* [Source data]:
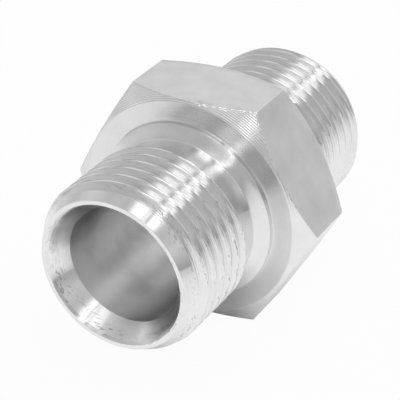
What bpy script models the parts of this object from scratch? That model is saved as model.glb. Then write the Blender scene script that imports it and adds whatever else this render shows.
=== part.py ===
"""Straight hexagon adapter fitting for pipework, as one turned and threaded piece of plated steel.

The fitting is modelled as it is made. A length of hexagon bar and two threaded rods are joined into
rough stock, the turned outline trims that stock to its end chamfers, undercuts, collars and hexagon
chamfers, and the bore with its two coned seats is cut last.

Frame: metres, +Z up. The fitting lies on one flat of its hexagon with its axis along Y, the front end
towards -Y, and the origin is under the middle of its length. A station is a distance along Y.
"""

import math

import bmesh
import bpy
from mathutils import Matrix, Vector

MM = 0.001

# Hexagon
ACROSS_FLATS = 22.0 * MM
HEX_WIDTH = 7.8 * MM
FRONT_FACE_INSET = 0.25 * MM
REAR_FACE_INSET = 0.2 * MM
FRONT_CHAMFER_ANGLE = math.radians(30.0)
REAR_CHAMFER_ANGLE = math.radians(38.0)

# Threaded ends, measured from the faces of the hexagon, with the chamfer's angle from the axis
END_LENGTH = 13.05 * MM
END_CHAMFER = 1.05 * MM
END_CHAMFER_ANGLE = math.radians(30.0)

# Parallel pipe thread with 19 threads to the inch, right handed
THREAD_DIAMETER = 16.66 * MM
THREAD_PITCH = 1.337 * MM
FLANK_ANGLE = math.radians(27.5)
CREST_FLAT = 0.25 * MM
FRONT_THREAD_SHIFT = 0.35 * MM
REAR_THREAD_SHIFT = 0.14 * MM

# Collar on each face of the hexagon, and the undercut between it and the thread
COLLAR_STEP = 0.47 * MM
COLLAR_WALL = 0.54 * MM
COLLAR_ANGLE = math.radians(25.0)
UNDERCUT_RELIEF = 0.05 * MM
UNDERCUT_FLOOR = 2.16 * MM
UNDERCUT_ANGLE = math.radians(45.0)

# Bore and coned seats, each with a broken edge between the flat rim and the seat
WALL_UNDER_THREAD = 1.88 * MM
RIM_WIDTH = 0.4 * MM
LIP_WIDTH = 0.22 * MM
LIP_DEPTH = 0.28 * MM
SEAT_ANGLE = math.radians(60.0)

# Facets round the axis, and how far a tool reaches past what it cuts
TURNED_FACETS = 96
THREAD_FACETS = 48
BORE_FACETS = 64
TOOL_REACH = 0.5 * MM
MERGE_DISTANCE = 1e-7

# Sizes that follow from those above
HEX_CORNER_RADIUS = ACROSS_FLATS / 2 / math.cos(math.pi / 6)
FRONT_FACE_RADIUS = ACROSS_FLATS / 2 - FRONT_FACE_INSET
REAR_FACE_RADIUS = ACROSS_FLATS / 2 - REAR_FACE_INSET
THREAD_RADIUS = THREAD_DIAMETER / 2
THREAD_DEPTH = (THREAD_PITCH / 2 - CREST_FLAT) / math.tan(FLANK_ANGLE)
ROOT_RADIUS = THREAD_RADIUS - THREAD_DEPTH
UNDERCUT_RADIUS = ROOT_RADIUS - UNDERCUT_RELIEF
COLLAR_RADIUS = THREAD_RADIUS + COLLAR_STEP
COLLAR_CONE = (COLLAR_RADIUS - UNDERCUT_RADIUS) * math.tan(COLLAR_ANGLE)
RIM_RADIUS = THREAD_RADIUS - END_CHAMFER
MOUTH_RADIUS = RIM_RADIUS - RIM_WIDTH
SEAT_RADIUS = MOUTH_RADIUS - LIP_WIDTH
BORE_RADIUS = ROOT_RADIUS - WALL_UNDER_THREAD
HEX_FRONT = -HEX_WIDTH / 2
HEX_REAR = HEX_WIDTH / 2
FRONT_END = HEX_FRONT - END_LENGTH
REAR_END = HEX_REAR + END_LENGTH
AXIS_HEIGHT = ACROSS_FLATS / 2


def clear_scene():
    """Remove whatever the scene holds."""
    for item in list(bpy.data.objects):
        bpy.data.objects.remove(item, do_unlink=True)


def plated_steel():
    """Bright zinc plating on steel."""
    material = bpy.data.materials.new("zinc_plated_steel")
    material.use_nodes = True
    shader = material.node_tree.nodes["Principled BSDF"]
    shader.inputs["Base Color"].default_value = (0.74, 0.74, 0.73, 1.0)
    shader.inputs["Metallic"].default_value = 1.0
    shader.inputs["Roughness"].default_value = 0.28
    return material


def new_object(name, mesh_builder):
    """Link a named object whose mesh comes from a filled bmesh, with its faces turned outwards."""
    bmesh.ops.recalc_face_normals(mesh_builder, faces=mesh_builder.faces[:])
    mesh = bpy.data.meshes.new(name)
    mesh_builder.to_mesh(mesh)
    mesh_builder.free()
    made = bpy.data.objects.new(name, mesh)
    bpy.context.scene.collection.objects.link(made)
    return made


def turned(name, profile, facets):
    """A solid of revolution about the Y axis, from (radius, station) points that start and end on it."""
    builder = bmesh.new()
    corners = [builder.verts.new((radius, station, 0.0)) for radius, station in profile]
    edges = [builder.edges.new(pair) for pair in zip(corners, corners[1:])]
    bmesh.ops.spin(
        builder,
        geom=corners + edges,
        cent=(0.0, 0.0, 0.0),
        axis=(0.0, 1.0, 0.0),
        dvec=(0.0, 0.0, 0.0),
        angle=2 * math.pi,
        steps=facets,
    )
    bmesh.ops.remove_doubles(builder, verts=builder.verts[:], dist=MERGE_DISTANCE)
    return new_object(name, builder)


def hexagon_bar(name, start, end):
    """Hexagon bar along Y between two stations, with one flat underneath."""
    builder = bmesh.new()
    bmesh.ops.create_cone(
        builder,
        cap_ends=True,
        segments=6,
        radius1=HEX_CORNER_RADIUS,
        radius2=HEX_CORNER_RADIUS,
        depth=end - start,
        matrix=Matrix.Translation((0.0, (start + end) / 2, 0.0))
        @ Matrix.Rotation(math.pi / 2, 4, "X")
        @ Matrix.Rotation(math.pi / 6, 4, "Z"),
    )
    return new_object(name, builder)


def thread_profile(start, turns):
    """Points (radius, station) of a truncated thread, from one root to the next for each turn."""
    flank = THREAD_DEPTH * math.tan(FLANK_ANGLE)
    points = []
    for turn in range(turns):
        foot = start + turn * THREAD_PITCH
        points += [
            (ROOT_RADIUS, foot),
            (THREAD_RADIUS, foot + flank),
            (THREAD_RADIUS, foot + flank + CREST_FLAT),
            (ROOT_RADIUS, foot + 2 * flank + CREST_FLAT),
        ]
    points.append((ROOT_RADIUS, start + turns * THREAD_PITCH))
    return points


def close_end(builder, rim, station):
    """Fan an open helical rim to a point on the axis at a station."""
    centre = builder.verts.new((0.0, station, 0.0))
    for edge in rim:
        builder.faces.new((edge.verts[0], edge.verts[1], centre))


def threaded_rod(name, start, end, shift):
    """A closed rod whose right-hand thread covers all of start to end, moved along it by a shift."""
    turns = math.ceil((end - start) / THREAD_PITCH) + 2
    first = start - 2 * THREAD_PITCH + shift
    last = first + (turns + 1) * THREAD_PITCH
    builder = bmesh.new()
    profile = thread_profile(first, turns)
    corners = [builder.verts.new((radius, station, 0.0)) for radius, station in profile]
    edges = [builder.edges.new(pair) for pair in zip(corners, corners[1:])]
    bmesh.ops.spin(
        builder,
        geom=corners + edges,
        cent=(0.0, 0.0, 0.0),
        axis=(0.0, 1.0, 0.0),
        dvec=(0.0, THREAD_PITCH / THREAD_FACETS, 0.0),
        angle=2 * math.pi,
        steps=THREAD_FACETS,
    )
    bmesh.ops.remove_doubles(builder, verts=builder.verts[:], dist=MERGE_DISTANCE)
    open_edges = [edge for edge in builder.edges if edge.is_boundary]
    middle = (first + last) / 2
    close_end(builder, [edge for edge in open_edges if edge.verts[0].co.y < middle], first - TOOL_REACH)
    close_end(builder, [edge for edge in open_edges if edge.verts[0].co.y > middle], last + TOOL_REACH)
    return new_object(name, builder)


def combine(body, tool, operation):
    """Apply one Boolean to a body and discard the tool."""
    step = body.modifiers.new(operation.lower(), "BOOLEAN")
    step.operation = operation
    step.solver = "EXACT"
    step.object = tool
    graph = bpy.context.evaluated_depsgraph_get()
    result = bpy.data.meshes.new_from_object(body.evaluated_get(graph))
    body.modifiers.remove(step)
    body.data = result
    bpy.data.objects.remove(tool, do_unlink=True)


def end_outline(end, hex_face, outward):
    """Turned outline of one end, from its rim back to the collar's foot on the hexagon.

    The thread's own crests lie inside it, so only the chamfer and the undercut touch them.
    """
    clear_of_thread = THREAD_RADIUS + TOOL_REACH
    collar_top = hex_face + outward * COLLAR_WALL
    floor_start = collar_top + outward * COLLAR_CONE
    floor_end = floor_start + outward * UNDERCUT_FLOOR
    slope = (clear_of_thread - UNDERCUT_RADIUS) / math.tan(UNDERCUT_ANGLE)
    chamfer = (clear_of_thread - RIM_RADIUS) / math.tan(END_CHAMFER_ANGLE)
    return [
        (0.0, end),
        (RIM_RADIUS, end),
        (clear_of_thread, end - outward * chamfer),
        (clear_of_thread, floor_end + outward * slope),
        (UNDERCUT_RADIUS, floor_end),
        (UNDERCUT_RADIUS, floor_start),
        (COLLAR_RADIUS, collar_top),
        (COLLAR_RADIUS, hex_face),
    ]


def outer_outline():
    """Turned outline of the whole fitting, front rim to rear rim."""
    clear_of_corners = HEX_CORNER_RADIUS + TOOL_REACH
    front_drop = (clear_of_corners - FRONT_FACE_RADIUS) * math.tan(FRONT_CHAMFER_ANGLE)
    rear_drop = (clear_of_corners - REAR_FACE_RADIUS) * math.tan(REAR_CHAMFER_ANGLE)
    hexagon = [
        (FRONT_FACE_RADIUS, HEX_FRONT),
        (clear_of_corners, HEX_FRONT + front_drop),
        (clear_of_corners, HEX_REAR - rear_drop),
        (REAR_FACE_RADIUS, HEX_REAR),
    ]
    front = end_outline(FRONT_END, HEX_FRONT, -1.0)
    rear = end_outline(REAR_END, HEX_REAR, 1.0)
    return front + hexagon + rear[::-1]


def bore_outline():
    """Turned outline of the through bore with a lip and a coned seat at each end."""
    seat_depth = (SEAT_RADIUS - BORE_RADIUS) / math.tan(SEAT_ANGLE / 2)
    outer_radius = MOUTH_RADIUS + TOOL_REACH * LIP_WIDTH / LIP_DEPTH
    front_seat = FRONT_END + LIP_DEPTH
    rear_seat = REAR_END - LIP_DEPTH
    return [
        (0.0, FRONT_END - TOOL_REACH),
        (outer_radius, FRONT_END - TOOL_REACH),
        (SEAT_RADIUS, front_seat),
        (BORE_RADIUS, front_seat + seat_depth),
        (BORE_RADIUS, rear_seat - seat_depth),
        (SEAT_RADIUS, rear_seat),
        (outer_radius, REAR_END + TOOL_REACH),
        (0.0, REAR_END + TOOL_REACH),
    ]


def undercut_middle(hex_face, outward):
    """Station in the middle of an undercut's floor, where bar and threaded rod meet unseen."""
    return hex_face + outward * (COLLAR_WALL + COLLAR_CONE + UNDERCUT_FLOOR / 2)


def adapter_body():
    """Join the stock, trim it to the turned outline and cut the bore."""
    front_joint = undercut_middle(HEX_FRONT, -1.0)
    rear_joint = undercut_middle(HEX_REAR, 1.0)
    body = hexagon_bar("adapter_body", front_joint, rear_joint)
    front_rod = threaded_rod("front_rod", FRONT_END, front_joint, FRONT_THREAD_SHIFT)
    rear_rod = threaded_rod("rear_rod", rear_joint, REAR_END, REAR_THREAD_SHIFT)
    combine(body, front_rod, "UNION")
    combine(body, rear_rod, "UNION")
    combine(body, turned("turned_outline", outer_outline(), TURNED_FACETS), "INTERSECT")
    combine(body, turned("bore", bore_outline(), BORE_FACETS), "DIFFERENCE")
    body.data.shade_smooth()
    body.data.set_sharp_from_angle(angle=math.radians(20.0))
    body.data.materials.clear()
    body.data.materials.append(plated_steel())
    body.location = Vector((0.0, 0.0, AXIS_HEIGHT))
    return body


def main():
    """Build the fitting."""
    clear_scene()
    adapter_body()


main()
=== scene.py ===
"""The hexagon adapter fitting, dressed for its portrait: a zinc-plated turning on a white studio table.

The fitting is modelled as a lathe and a die would make it. Profiles are drawn point by point, spun or
screwed about the axis, turned down to their true outline and joined into one closed skin, which then
takes the place of the plain CAD node.
"""

import logging
import math
from dataclasses import dataclass, field
from enum import Enum
from functools import reduce

import bpy
import numpy as np
from mathutils import Matrix, Vector

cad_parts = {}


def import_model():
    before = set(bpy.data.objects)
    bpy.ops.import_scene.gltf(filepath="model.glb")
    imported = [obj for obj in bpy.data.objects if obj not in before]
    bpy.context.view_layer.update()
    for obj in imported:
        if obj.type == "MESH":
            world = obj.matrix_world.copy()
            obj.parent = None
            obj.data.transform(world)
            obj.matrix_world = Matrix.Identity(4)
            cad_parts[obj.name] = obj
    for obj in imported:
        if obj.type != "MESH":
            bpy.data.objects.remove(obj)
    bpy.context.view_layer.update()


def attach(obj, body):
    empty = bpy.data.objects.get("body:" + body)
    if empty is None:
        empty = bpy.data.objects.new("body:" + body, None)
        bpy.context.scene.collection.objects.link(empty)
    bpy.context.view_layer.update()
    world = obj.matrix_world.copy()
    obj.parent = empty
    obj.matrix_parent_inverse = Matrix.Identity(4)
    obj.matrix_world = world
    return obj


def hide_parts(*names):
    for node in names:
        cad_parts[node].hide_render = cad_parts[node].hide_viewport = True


log = logging.getLogger("adapter_scene")

MM = 0.001
# Height of the fitting's axis over the table it lies on
AXIS_HEIGHT = 11.0 * MM
# Columns of vertices round the axis, a multiple of 12
COLUMNS = 240
# Vertices closer together than this are one
WELD_DISTANCE = 1.2e-6
# A face whose middle is this close to a surface is part of it
ON_SURFACE = 0.02 * MM
# Creases that bend by less than this are shaded smooth
SMOOTH_ANGLE = math.radians(38.0)

Point = tuple[float, float]
Range = tuple[float, float]
Triple = tuple[float, float, float]
Socket = bpy.types.NodeSocket


class Zone(Enum):
    """Which cutter or tool left a surface, and so which finish it takes."""

    TURNED = 0
    THREAD = 1
    DRAWN = 2
    BORE = 3
    CHAMFER = 4
    SEAT = 5
    FACE = 6


def column_angles() -> np.ndarray:
    """Angles of the columns of vertices round the axis, closer together at the hexagon's corners.

    Returns:
        COLUMNS angles in radians, from +X round towards -Z.
    """
    near_corner = [0.0, 0.14, 0.28, 0.6, 1.3, 2.6]
    in_half_a_side = COLUMNS // 12
    spread = np.linspace(near_corner[-1], 30.0, in_half_a_side - len(near_corner) + 2)[1:]
    offsets = np.concatenate([near_corner, spread])
    sixth = np.concatenate([offsets, 60.0 - offsets[-2:0:-1]])
    return np.radians(np.concatenate([corner + sixth for corner in range(0, 360, 60)]))


def deselect_all() -> None:
    """Leave edit mode and deselect every object."""
    if bpy.context.object and bpy.context.object.mode != "OBJECT":
        bpy.ops.object.mode_set(mode="OBJECT")
    bpy.ops.object.select_all(action="DESELECT")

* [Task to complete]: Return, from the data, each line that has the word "Identity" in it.

* [Exercise solution]:
            obj.matrix_world = Matrix.Identity(4)
    obj.matrix_parent_inverse = Matrix.Identity(4)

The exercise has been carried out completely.